Kansas utility’s solar fee sends customers packing

A new solar demand fee implemented in 2018 by Kansas-based Evergy has resulted in a big drop in sales for the company.

As the Energy News Network discovered, the number of customers seeking to connect solar panels in eastern Kansas plunged in 2019.

Evergy, the state’s largest electric utility, instituted the demand fee on residential solar customers in October 2018, forcing customers to pay an additional monthly charge based on their peak electricity use during the billing period.

Solar installers say the fees have made the financial case for residential solar panels less certain and more complicated, which has led to a significant decrease in sales. One even abandoned the market altogether as solar and environmental groups continue to challenge the fee in court.

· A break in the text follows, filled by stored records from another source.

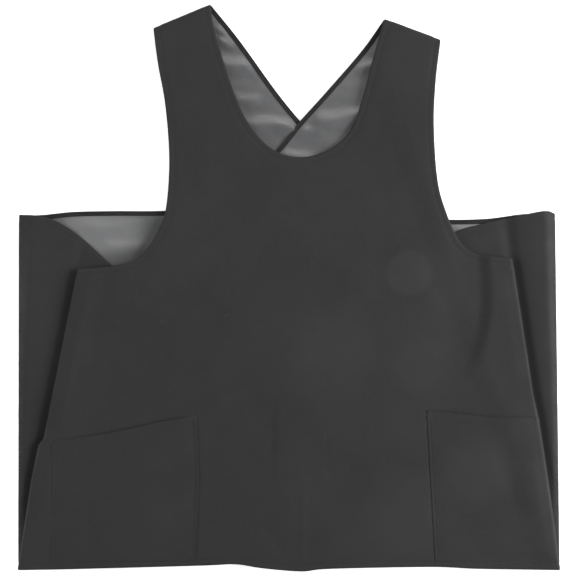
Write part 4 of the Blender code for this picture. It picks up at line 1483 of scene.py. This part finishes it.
def build_pocket(side, mouth_points, inner_points, outer_points, folds):
    body = side + "_pocket"
    mouth = smooth(mouth_points)
    if side == "left":
        first, second = smooth(inner_points), smooth(outer_points)
    else:
        first, second = smooth(outer_points), smooth(inner_points)
    foot = straight([first[-1], second[0]])
    sewn = ((first, -1), (foot, -1), (second, -1))
    whole = closed_outline(mouth, first, foot, second)
    x_middle = float((first[-1][0] + second[0][0]) / 2)
    place = {"level": front_level, "facing": 1, "folds": folds}

    def face(plan, distance, along):
        """Outer face of the pocket: sewn down at the sides and foot, open at the mouth."""
        to_sewn = from_edges(plan, sewn)[0]
        to_foot = plan[:, 1] - POCKET_FOOT_Y
        to_mouth = from_path(plan, mouth)[0]
        front = front_face(plan)
        under = front + POCKET_FACE
        bulged = ramp(to_sewn, *BULGE_FROM_SEWN) * ramp(to_mouth, *BULGE_FROM_MOUTH)
        lifted = bell(to_mouth, MOUTH_LIFT_WIDTH) * ramp(to_sewn, *MOUTH_LIFT_FROM_SEWN)
        free = POCKET_TOP + POCKET_BULGE * bulged + MOUTH_LIFT * lifted
        height = under + (free - under) * ramp(to_sewn, *SEWN_RISE)
        height += MOUTH_THICKNESS * (1 - ramp(to_mouth, *MOUTH_HEM_END))
        height -= MOUTH_STITCH_DEPTH * bell(to_mouth - MOUTH_HEM, MOUTH_STITCH_WIDTH)
        at_side = ramp(to_foot, POCKET_STITCH, 3 * POCKET_STITCH)
        height -= POCKET_STITCH_DEPTH * bell(to_sewn - POCKET_STITCH, STITCH_WIDTH) * at_side
        height += ripple(plan, *POCKET_TEXTURE) * ramp(to_sewn, *TEXTURE_START)
        height += pucker(plan, to_sewn, along, POCKET_STITCH) * at_side
        nearest = np.minimum(np.where(to_foot < POCKET_EDGE, FAR, to_sewn), to_mouth)
        share = np.clip(nearest / POCKET_EDGE, 0, 1)
        turned = POCKET_TURN * (1 - np.sqrt(1 - (1 - share) ** 2))
        return np.maximum(height - turned, front + COVER + POCKET_ROOM)

    def even_face(plan):
        """The same without the puckers' change along the seam."""
        return face(plan, None, np.zeros(len(plan)))

    def lift(plan):
        return even_face(plan), 1.0

    def tape_top(plan, distance, along):
        lowest = front_face(plan) + MOUTH_TAPE_FLOOR + MOUTH_TAPE_THICKNESS
        return np.maximum(even_face(plan) - COVER - MOUTH_TAPE_ROOM, lowest)

    for name, keep_left in (("left_half", True), ("right_half", False)):
        kept = clipped(whole, x_middle, keep_left)
        edges = [(clip_path(path, x_middle, keep_left), -1)
                 for path in (mouth, first, foot, second)]
        edges = [edge for edge in edges if len(edge[0]) > 1]
        half = slab(f"{body}_{name}", kept, below(face, COVER), face, cover_cloth, place,
                    edges=edges, rows=POCKET_ROWS)
        declare(half, "cover_cloth", body, outline=kept,
                rides=False)
        strip = clip_path(mouth, x_middle, keep_left)
        tape_path = strip[END_POINTS:] if keep_left else strip[:-END_POINTS]
        near, far = MOUTH_TAPE
        tape_outline = np.vstack((offset(tape_path, near, -1), offset(tape_path, far, -1)[::-1]))
        tape = slab(f"{body}_mouth_tape_{name}", tape_outline,
                    below(tape_top, MOUTH_TAPE_THICKNESS), tape_top, tape_cloth, place)
        declare(tape, "facing_tape", body + "_mouth_tape",
                strip=(length_of(tape_path), far - near), rides=False)
        at_corner = slice(END_POINTS, -1) if keep_left else slice(1, -END_POINTS)
        rows = [(offset(strip, margin, -1)[at_corner], lift, place)
                for margin in (MOUTH_HEM, MOUTH_EDGE_STITCH)]
        stitching = threads(f"{body}_mouth_stitching_{name}", rows)
        declare(stitching, "cover_cloth", rides=False)
        for piece in (half, tape, stitching):
            start, end = span_to_middle(second if keep_left else first, whole, x_middle)
            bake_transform(piece)
            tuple(start)
            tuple(end)

    # The left pocket's outer side has one row; the right one's is sewn into the crease
    inner_side, outer_side = (first, second) if side == "left" else (second, first)
    rows = [stitch_row(inner_side, -1, margin, lift, place)
            for margin in (*POCKET_STITCH_PAIR, POCKET_BAR_STITCH)]
    if side == "left":
        rows.append(stitch_row(outer_side, -1, POCKET_STITCH, lift, place))
    declare(threads(body + "_side_stitching", rows), "cover_cloth")


def clip_path(path, x, keep_left):
    """The part of a path to one side of an upright line, with a point on the line."""
    upright = [(np.array((x, 0.0)), np.array((1.0, 0.0)), None)]
    points, marks = crossed(path, upright)
    keep = (points[:, 0] <= x + CLOSE) if keep_left else (points[:, 0] >= x - CLOSE)
    return points[keep | marks]


def clipped(outline, x, keep_left):
    """The part of a closed outline to one side of an upright line."""
    points = clip_path(np.vstack((outline, outline[:1])), x, keep_left)
    if np.linalg.norm(points[0] - points[-1]) < CLOSE:
        points = points[:-1]
    return closed_outline(points)


# ---- putting it together ----------------------------------------------------------------
build_front()
build_gusset("left", LEFT_SIDE_TOP, LEFT_HIDDEN_TOP, LEFT_HIDDEN_END, LEFT_OUTER, LEFT_INNER,
             LEFT_CREASE, LEFT_SIDE_RISE, True)
build_gusset("right", RIGHT_SIDE_TOP, RIGHT_HIDDEN_TOP, RIGHT_HIDDEN_END, RIGHT_OUTER,
             RIGHT_INNER, RIGHT_CREASE, RIGHT_SIDE_RISE, False)
build_back("left", LEFT_BACK_TOP, LEFT_CENTRE_EDGE, RIGHT_STRAP_ARM, LEFT_OUTER,
           upper_back_level, 11.0)
build_back("right", RIGHT_BACK_TOP, RIGHT_CENTRE_EDGE, LEFT_STRAP_ARM, RIGHT_OUTER,
           level_at(BACK_LEVEL), 12.0)
build_strap("left", LEFT_STRAP_NECK, LEFT_STRAP_ARM,
            Fold(LEFT_SHOULDER, LEFT_SHOULDER_RADIUS, up=True), level_at(BACK_LEVEL), 13.0)
build_strap("right", RIGHT_STRAP_NECK, RIGHT_STRAP_ARM,
            Fold(RIGHT_SHOULDER, RIGHT_SHOULDER_RADIUS, up=True), upper_back_level, 14.0)
build_pocket("left", LEFT_POCKET_MOUTH, LEFT_POCKET_INNER, LEFT_POCKET_OUTER, ())
build_pocket("right", RIGHT_POCKET_MOUTH, RIGHT_POCKET_INNER, RIGHT_POCKET_OUTER,
             (right_crease_down,))

# ---- table, camera and lights -----------------------------------------------------------
TABLE_HALF = 20.0
FRAME_WIDTH = 0.8928            # width of the view at the height of the front, in metres
LENS = 100.0
SENSOR = 36.0
CLIP_END = 50.0
VIEW_CENTRE = (-0.0014, -0.0005)
FRONT_Z = 0.012
WORLD_STRENGTH = 0.14
# Each: name, place, width and height in metres, and watts
SOFTBOXES = (
    ("softbox_right", (2.4, 0.1, 1.25), (1.6, 1.4), 103),
    ("softbox_left", (-2.4, 0.2, 0.85), (1.6, 1.0), 37),
    ("softbox_top", (0.1, 1.8, 2.1), (1.4, 0.6), 20),
    ("softbox_foot", (0.0, -2.3, 1.2), (1.8, 0.8), 12),
)

floor_mesh = bpy.data.meshes.new("table")
corners = [(x * TABLE_HALF, y * TABLE_HALF, 0) for x, y in ((-1, -1), (1, -1), (1, 1), (-1, 1))]
floor_mesh.from_pydata(corners, [], [(0, 1, 2, 3)])
floor_mesh.materials.append(floor_material())
in_scene("table", floor_mesh)

camera_data = bpy.data.cameras.new("camera")
camera_data.lens = LENS
camera_data.sensor_width = SENSOR
camera_data.clip_end = CLIP_END
camera_place = (*VIEW_CENTRE, FRONT_Z + FRAME_WIDTH * LENS / SENSOR)
bpy.context.scene.camera = in_scene("camera", camera_data, camera_place)

for name, place, size, watts in SOFTBOXES:
    light = bpy.data.lights.new(name, "AREA")
    light.shape = "RECTANGLE"
    light.size, light.size_y = size
    light.energy = watts
    towards_garment = (-Vector(place)).to_track_quat("-Z", "Y")
    in_scene(name, light, place).rotation_euler = towards_garment.to_euler()

world = bpy.data.worlds.new("studio")
world.use_nodes = True
background = world.node_tree.nodes["Background"]
background.inputs["Color"].default_value = (*WHITE, 1)
background.inputs["Strength"].default_value = WORLD_STRENGTH
bpy.context.scene.world = world
bpy.context.scene.view_settings.view_transform = "Standard"
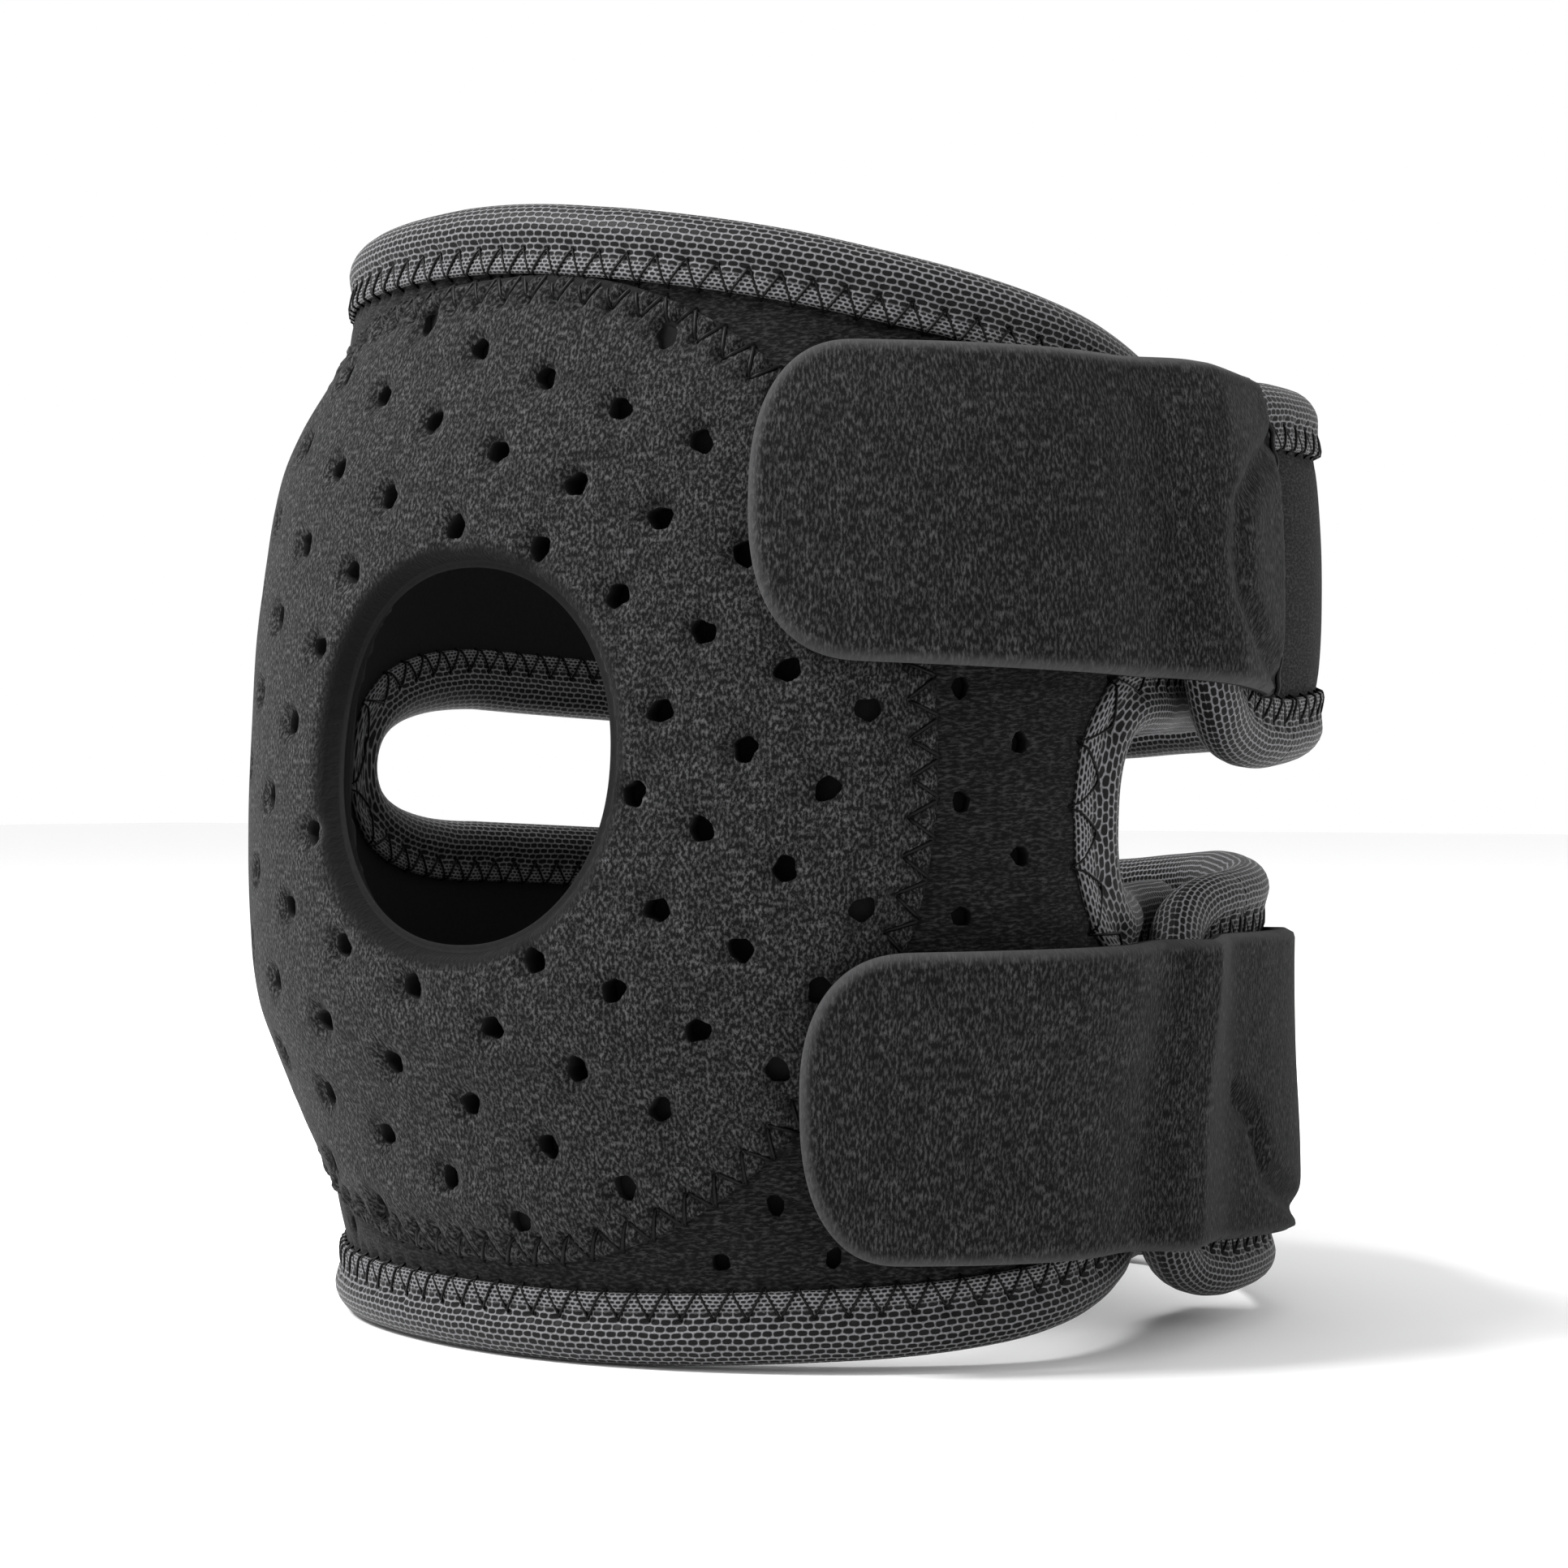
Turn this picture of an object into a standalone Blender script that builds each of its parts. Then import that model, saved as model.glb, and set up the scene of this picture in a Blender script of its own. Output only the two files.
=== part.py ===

“People are pretty nervous to go solar when they have to agree to the additional demand charge,” said Andy Rondon, sales manager for Good Energy Solutions in Lawrence. He estimated that the company’s residential sales in the state have fallen by about 20% since the demand fee was put in place.

The overall drop in projects in the region is even greater. A spokesperson for Evergy said the company had received 201 solar interconnection requests in 2019 through the end of October. That put it on pace to finish the year down by more than a third from 2018, when it received 385 requests.

Demand fees are a standard feature for commercial customers but a rarity for home-energy users. They’re designed to capture the value a utility provides from being able to meet a customer’s highest demand at any time, regardless of how much power they actually use most of the time. Even a customer who uses little power can wind up with a high demand charge if their air conditioner, toaster and refrigerator happen to all kick on at the same time.

For customers, it means paying more or monitoring and modifying energy use every day to keep demand in check. Evergy’s demand charge is $3 per kilowatt during the colder months and $9 per kilowatt during warm months.

“It does require something between a lifestyle change and a heightened awareness,” Rondon said. “They have to be a lot more actively involved in their energy consumption. A lot of people don’t want to sign up for that.”

Evergy’s demand fee provoked pushback from the state’s solar industry and its supporters. Negotiations have been ongoing for months. Last summer Evergy agreed to exempt customers who’d installed solar panels before October 2018. State regulators initially agreed to let Evergy levy the charge on all customers who’d installed arrays after October 2015.

The fees have been discouraging to installers and customers. Mark Horst, owner of King Solar in Hutchinson, Kansas, said he now has to spend substantially more time explaining the nuances of the demand fee to potential buyers. “Ninety-five percent of residential people don’t have a clue what that is. We have to spend at least one-third more time with every potential client educating them on what that means.”

The bottom line, he said: “The cost for customer acquisition has gone up.”

Lawrence-based Cromwell Environmental lost about half of its residential installation business between 2018 and 2019, according to Scott White, the company’s research and project analyst. “Residential has been our bread and butter,” he noted.

Because of the demand fee’s impact on the economics of rooftop solar, Kansas City-based Sun Solar stopped seeking business in Kansas shortly after the demand fee took effect, a spokesperson said. Other installers have similarly tried to soften the financial blow by seeking business elsewhere, in the commercial market or across the state line in Missouri.

Negotiations between the utility and solar advocates are continuing, according to Dorothy Barnett, director of Kansas’ Climate & Energy Project. She would like to institute a time-of-use rate in place of a demand fee, but doesn’t think it’s likely that solar promoters will reach agreement on that.

The Sierra Club and Vote Solar appealed a Kansas Court of Appeals ruling last April that upheld the decision by the Kansas Corporation Commission. They claim the fee discriminates against customers with solar panels and thereby violates both state and federal laws.

The Kansas Supreme Court last month heard arguments on the fee.